11: “Sesungguhnya orang-orang yang membawa berita bohong itu adalah dari golongan kamu juga. Janganlah kamu kira bahwa berita bohong itu buruk bagi kamu bahkan ia adalah baik bagi kamu. Tiap-tiap seseorang dari mereka mendapat balasan dari dosa yang dikerjakannya. Dan siapa di antara mereka yang mengambil bagian yang terbesar dalam penyiaran berita bohong itu baginya azab yang besar.”
12: “Mengapa di waktu kamu mendengar berita bohong itu orang-orang mukminin dan mukminah tidak bersangka baik terhadap diri mereka sendiri, dan (mengapa tidak) berkata: Ini adalah suatu berita bohong yang nyata."

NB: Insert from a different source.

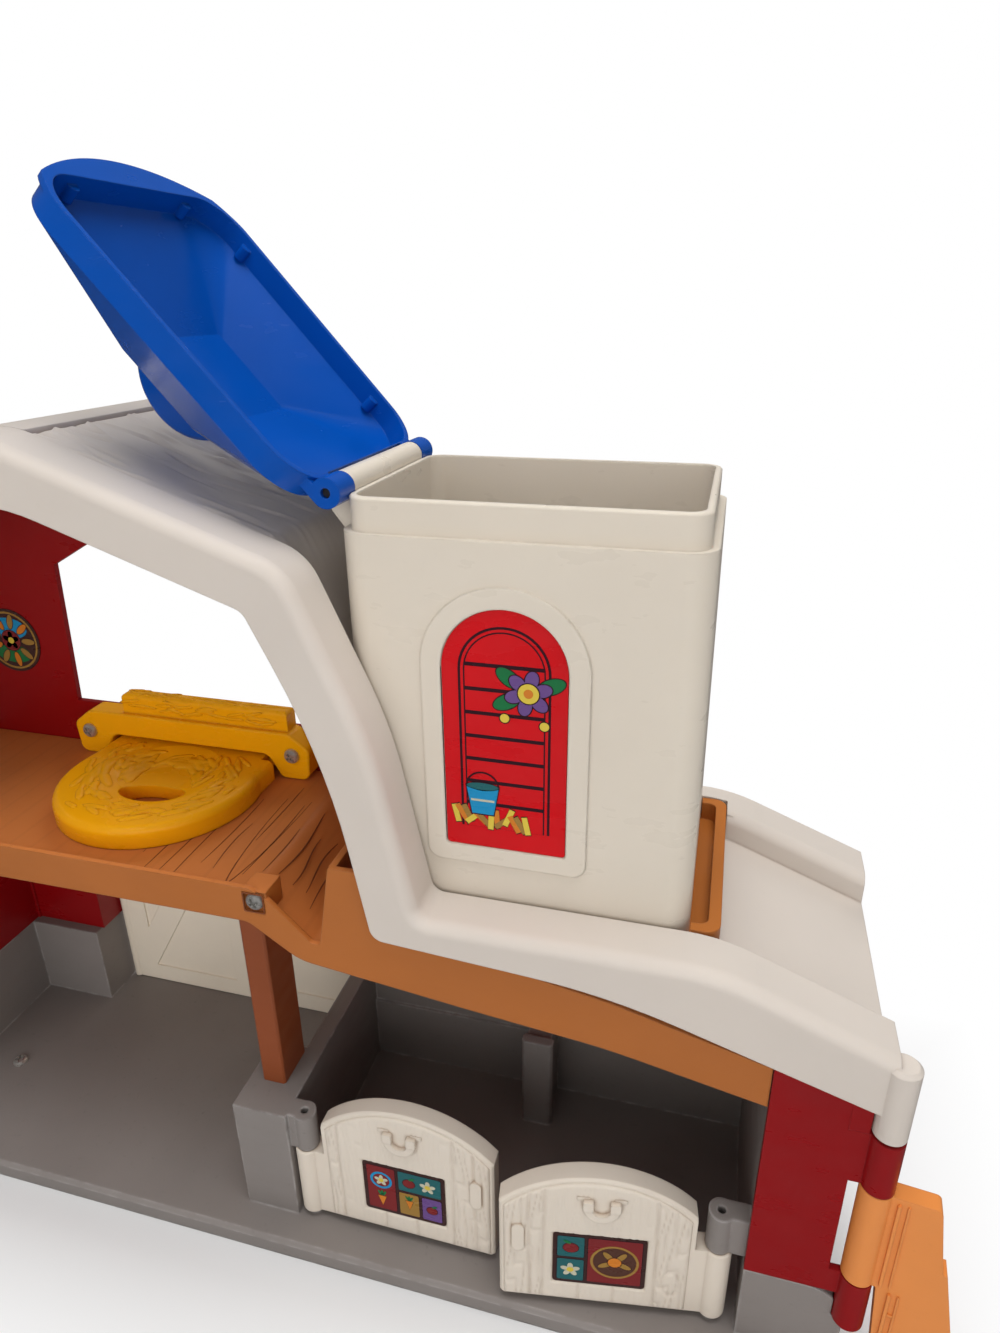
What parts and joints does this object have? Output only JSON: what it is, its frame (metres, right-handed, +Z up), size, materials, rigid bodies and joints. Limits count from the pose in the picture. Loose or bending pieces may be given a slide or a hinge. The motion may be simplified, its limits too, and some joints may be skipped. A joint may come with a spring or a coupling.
{
  "type": "toy barn",
  "caption": "Open-fronted toy barn with a gambrel roof, lift-up silo lid, stall gates, back barn doors, loft with hay holder and a hinged fence panel.",
  "frame": {"origin": "middle of the base's underside", "axes": "+X to the right seen from the open front, +Y from the front to the back, +Z up"},
  "size_m": [0.4666, 0.1217, 0.4014],
  "materials": {
    "base_grey": "satin",
    "wall_red": "satin gloss",
    "roof_white": "satin gloss",
    "gate_white": "satin",
    "deck_orange": "satin",
    "post_brown": "satin",
    "lid_blue": "gloss",
    "fence_orange": "satin",
    "hay_yellow": "satin gloss",
    "steel": "satin",
    "label_silo": "printed film",
    "label_gate": "printed film",
    "label_wall": "printed film"
  },
  "bodies": {
    "barn": {"base_tray": "base_grey", "base_screw": "steel", "end_wall_left": "wall_red", "end_wall_right": "wall_red", "back_wall": "wall_red", "wall_label": "label_wall", "roof": "roof_white", "loft_deck": "deck_orange", "loft_screws": "steel", "loft_post": "post_brown", "silo_tray": "deck_orange", "silo_body": "roof_white", "silo_label": "label_silo", "lid_pin": "steel", "gate_pins": "steel", "fence_pin": "steel", "hay_bracket": "hay_yellow", "hay_screws": "steel"},
    "lid": {"silo_lid": "lid_blue"},
    "left_gate": {"stall_gate_left": "gate_white", "gate_label_left": "label_gate"},
    "right_gate": {"stall_gate_right": "gate_white", "gate_label_right": "label_gate"},
    "left_door": {"barn_door_left": "gate_white"},
    "right_door": {"barn_door_right": "gate_white"},
    "fence": {"fence_panel": "fence_orange"},
    "hay": {"hay_flap": "hay_yellow"}
  },
  "joints": [
    {"name": "lid_hinge", "type": "hinge", "parent": "barn", "child": "lid", "pos_m": [0.0272, 0.01085, 0.3086], "axis": [0, 1, 0], "range_deg": [0, 131.4]},
    {"name": "left_gate_hinge", "type": "hinge", "parent": "barn", "child": "left_gate", "pos_m": [0.0003, -0.0423, 0.028], "axis": [0, 0, -1], "range_deg": [0, 105]},
    {"name": "right_gate_hinge", "type": "hinge", "parent": "barn", "child": "right_gate", "pos_m": [0.162, -0.0423, 0.028], "axis": [0, 0, 1], "range_deg": [-8.9, 100]},
    {"name": "left_door_hinge", "type": "hinge", "parent": "barn", "child": "left_door", "pos_m": [-0.1591, 0.0585, 0.07], "axis": [0, 0, 1], "range_deg": [0, 105]},
    {"name": "right_door_hinge", "type": "hinge", "parent": "barn", "child": "right_door", "pos_m": [-0.0049, 0.0585, 0.07], "axis": [0, 0, -1], "range_deg": [0, 105]},
    {"name": "fence_hinge", "type": "hinge", "parent": "barn", "child": "fence", "pos_m": [0.2073, -0.047, 0.077], "axis": [0, 0, 1], "range_deg": [-85, 85]},
    {"name": "hay_hinge", "type": "hinge", "parent": "barn", "child": "hay", "pos_m": [-0.082, 0.0375, 0.173], "axis": [-1, 0, 0], "range_deg": [0, 15]}
  ]
}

13: “Mengapa mereka (yang menuduh itu) tidak mendatangkan empat orang saksi atas berita bohong itu? Oleh karena mereka tidak mendatangkan saksi-saksi maka mereka itulah pada sisi Allah orang-orang yang dusta.”
14: “Sekiranya tidak ada karunia Allah dan rahmat-Nya kepada kamu semua di dunia dan di akhirat, niscaya kamu ditimpa azab yang besar, karena pembicaraan kamu tentang berita bohong itu.”

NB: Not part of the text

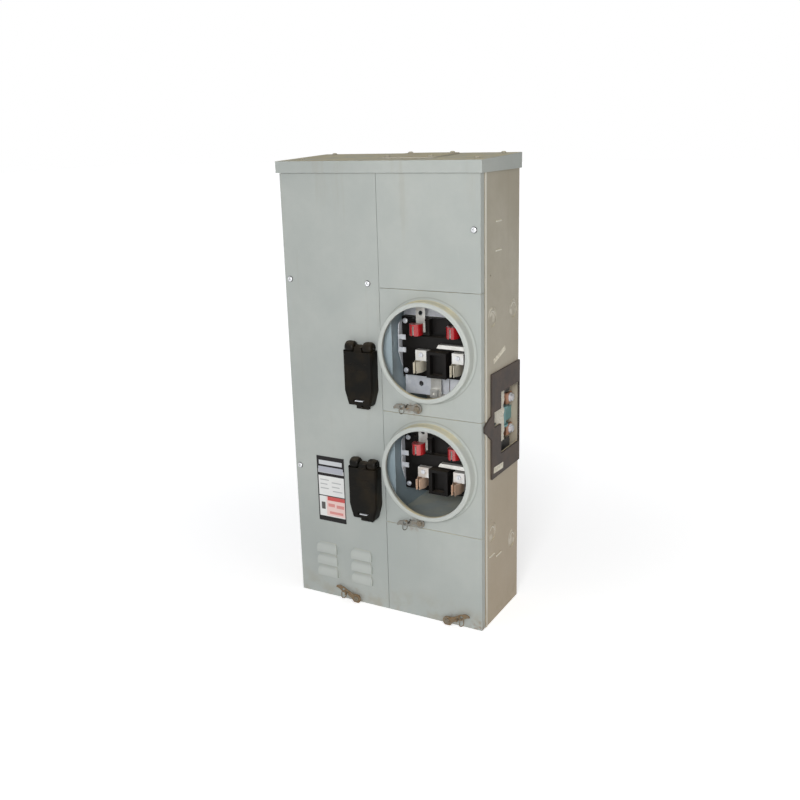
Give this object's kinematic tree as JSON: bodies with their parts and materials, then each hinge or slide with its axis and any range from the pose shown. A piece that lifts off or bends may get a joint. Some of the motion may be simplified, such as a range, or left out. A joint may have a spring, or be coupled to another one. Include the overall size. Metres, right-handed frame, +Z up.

15: “(Ingatlah) di waktu kamu menerima berita bohong itu dari mulut ke mulut dan kamu katakan dengan mulutmu apa yang tidak kamu ketahui sedikit juga, dan kamu menganggapnya suatu yang ringan saja. Padahal dia pada sisi Allah adalah besar.”
16: “Dan mengapa kamu tidak berkata, di waktu mendengar berita bohong itu: Sekali-kali tidaklah pantas bagi kita memperkatakan ini, Maha Suci Engkau (Ya Tuhan kami), ini adalah dusta yang besar."

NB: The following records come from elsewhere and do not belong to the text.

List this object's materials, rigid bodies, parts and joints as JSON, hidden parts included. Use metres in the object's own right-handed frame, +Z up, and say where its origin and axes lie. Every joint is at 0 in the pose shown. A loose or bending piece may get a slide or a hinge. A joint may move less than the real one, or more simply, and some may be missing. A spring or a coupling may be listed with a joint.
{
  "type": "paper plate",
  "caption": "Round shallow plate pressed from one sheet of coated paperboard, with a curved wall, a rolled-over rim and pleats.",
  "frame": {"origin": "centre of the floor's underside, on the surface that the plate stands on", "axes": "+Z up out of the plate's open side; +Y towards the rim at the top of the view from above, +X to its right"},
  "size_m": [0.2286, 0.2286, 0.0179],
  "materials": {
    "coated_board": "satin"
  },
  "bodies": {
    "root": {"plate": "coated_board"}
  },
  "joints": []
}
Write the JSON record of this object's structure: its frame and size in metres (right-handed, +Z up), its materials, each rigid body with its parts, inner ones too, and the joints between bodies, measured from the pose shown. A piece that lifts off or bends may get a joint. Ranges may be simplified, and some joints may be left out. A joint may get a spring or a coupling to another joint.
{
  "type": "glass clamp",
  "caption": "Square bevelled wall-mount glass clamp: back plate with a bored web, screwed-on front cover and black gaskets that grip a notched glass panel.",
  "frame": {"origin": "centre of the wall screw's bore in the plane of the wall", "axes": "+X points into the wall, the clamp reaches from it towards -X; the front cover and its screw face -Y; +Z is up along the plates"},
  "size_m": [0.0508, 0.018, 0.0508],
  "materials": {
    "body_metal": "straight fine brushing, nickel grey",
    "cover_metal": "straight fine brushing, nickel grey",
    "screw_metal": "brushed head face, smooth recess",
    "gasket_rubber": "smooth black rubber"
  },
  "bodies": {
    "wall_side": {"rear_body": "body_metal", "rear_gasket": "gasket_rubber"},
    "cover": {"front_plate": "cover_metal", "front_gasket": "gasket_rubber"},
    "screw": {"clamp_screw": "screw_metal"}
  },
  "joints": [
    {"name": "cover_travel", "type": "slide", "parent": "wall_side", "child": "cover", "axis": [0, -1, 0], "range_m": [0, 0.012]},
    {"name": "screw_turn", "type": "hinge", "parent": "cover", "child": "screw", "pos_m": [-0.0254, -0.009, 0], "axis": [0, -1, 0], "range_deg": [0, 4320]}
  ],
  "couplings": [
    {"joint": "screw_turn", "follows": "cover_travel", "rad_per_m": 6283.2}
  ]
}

17: “Allah memperingatkan kamu agar (jangan) kembali berbuat yang seperti itu selama-lamanya, jika kamu orang-orang yang beriman.”
18: “Dan Allah menerangkan ayat-ayat-Nya kepada kamu. Dan Allah Maha Mengetahui lagi Maha Bijaksana.”
19: “Sesungguhnya orang-orang yang ingin agar (berita) perbuatan yang amat keji itu tersiar di kalangan orang-orang yang beriman, bagi mereka azab yang pedih di dunia dan di akhirat. Dan Allah mengetahui, sedang, kamu tidak mengetahui.”
20: “Dan sekiranya tidaklah karena karunia Allah dan rahmat-Nya kepada kamu semua, dan Allah Maha Penyantun dan Maha Penyayang, (niscaya kamu akan ditimpa azab yang besar).”